La actuación política de la exministra de Justicia durante el desempeño de su cargo y unas grabaciones clandestinas efectuadas por el excomisario Villarejo hacen temer fundadamente que, pese a ser fiscal de carrera, actúe como una mera extensión de la política gubernamental. De inmediato, en la estrategia ante el problema del separatismo generado en Cataluña y la ruidosa discrepancia surgida entre la Fiscalía y la Abogacía del Estado, cuando esta se plegó a las instrucciones del Gobierno, mientras aquella mantuvo sus posiciones iniciales en el juicio del procés celebrado en el Tribunal Supremo.

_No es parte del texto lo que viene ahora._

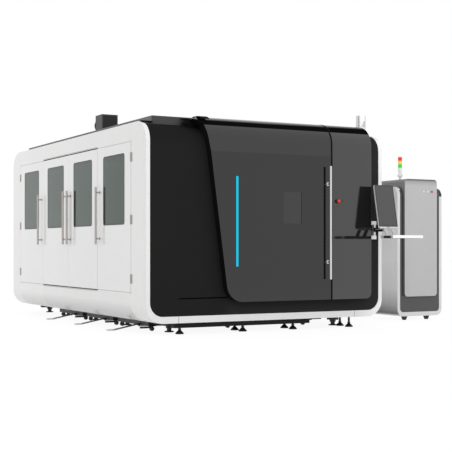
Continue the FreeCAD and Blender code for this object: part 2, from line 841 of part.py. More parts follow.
guide_pin = rod((door_guide_x, skin_back, guide_slot_height),
                (door_guide_x, fascia_recess + fascia_thickness, guide_slot_height),
                guide_slot_width - 4)
guide_block = block(door_guide_x - 14, door_guide_x + 90, skin_back,
                    -wrap_clearance - 4, guide_slot_height - 22, guide_slot_height + 14)
guide_block = guide_block.common(prism_xz(door_outline(0), wrap_front - 1, brow_back))
door_frame = joined([door_frame, guide_block, guide_pin])
save("front_door_frame", door_frame)

handle_y = wrap_front - front_handle_standoff
front_bar = rod((front_handle_x, handle_y, front_handle_bottom),
                (front_handle_x, handle_y, front_handle_top), front_handle_diameter)
front_posts = []
for height in front_handle_posts:
    front_posts.append(rod((front_handle_x, handle_y, height),
                           (front_handle_x, wrap_front, height), front_handle_diameter * 0.7))
    front_posts.append(rod((front_handle_x, wrap_front - 5, height),
                           (front_handle_x, wrap_front, height), front_handle_diameter * 1.4))
save("front_door_handle", joined([front_bar] + front_posts))

door_rail = block(rail_left, rail_right, rail_front, brow_back, rail_base, rail_top)
door_rail = door_rail.cut(block(
    rail_left - 1, rail_right + 1, rail_front - 1, brow_back - rail_wall,
    rail_base + rail_wall, rail_top - rail_wall))
save("front_door_rail", door_rail)

roller_diameter = rail_height - 2 * rail_wall - 2 * running_gap
roller_z = rail_base + rail_height / 2
hangers = []
for x in hanger_positions:
    roller = rod((x, rail_front + 6, roller_z),
                 (x, brow_back - rail_wall - 2, roller_z), roller_diameter)
    axle = rod((x, rail_front - 20, roller_z), (x, rail_front + 8, roller_z), 14)
    plate = block(x - hanger_width / 2, x + hanger_width / 2, wrap_front + 60, rail_front - 6,
                  roller_z - 18, wrap_top)
    plate = plate.common(wrap_inside)
    hangers.append(joined([roller, axle, plate]))
save("front_door_hangers", group(hangers))

stop_hole = rod((stop_x, wrap_front - 1, stop_height), (stop_x, skin_back, stop_height),
                stop_diameter * 0.55)
save("fixed_cover_skin", cover_skin.cut(stop_hole))
foot_block = block(cover_right - 200, cover_right - 120, wrap_front + 30, fascia_recess,
                   wrap_bottom + wrap_flange / 4, wrap_bottom + wrap_flange)
side_block = block(cover_right - wrap_flange, cover_right - wrap_flange / 2,
                   wrap_front + 30, fascia_recess, 900, 1000)
save("fixed_cover_frame", joined([cover_frame, foot_block, side_block]))

stop_front = wrap_front - 8
stop_stem = stop_diameter * 0.35
stop_collar = rod((stop_x, stop_front, stop_height), (stop_x, wrap_front, stop_height),
                  stop_diameter + 6)
stop_barrel = rod((stop_x, wrap_front, stop_height),
                  (stop_x, wrap_front + 40, stop_height), stop_diameter * 0.55)
stop_bore = rod((stop_x, stop_front - 1, stop_height), (stop_x, wrap_front + 30, stop_height),
                stop_stem + 2 * running_gap)
save("e_stop_collar", joined([stop_collar, stop_barrel]).cut(stop_bore))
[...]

Sería aventurado indicar hasta dónde llegará una posible injerencia del Gobierno en el Poder Judicial, y en el TC; aunque las señales vistas no son tranquilizadoras. Lo que sí se puede recordar es que el Poder Judicial y el TC, que son inicialmente los poderes más débiles del Estado constitucional por su configuración pasiva, pueden devenir paradójicamente en los más importantes, al quedar, si no se violenta la Constitución, como las últimas instancias para la salvaguarda de los derechos fundamentales, la soberanía del pueblo y la propia división de poderes, que son los pilares esenciales en los que se asienta la vida cívica en igualdad y libertad.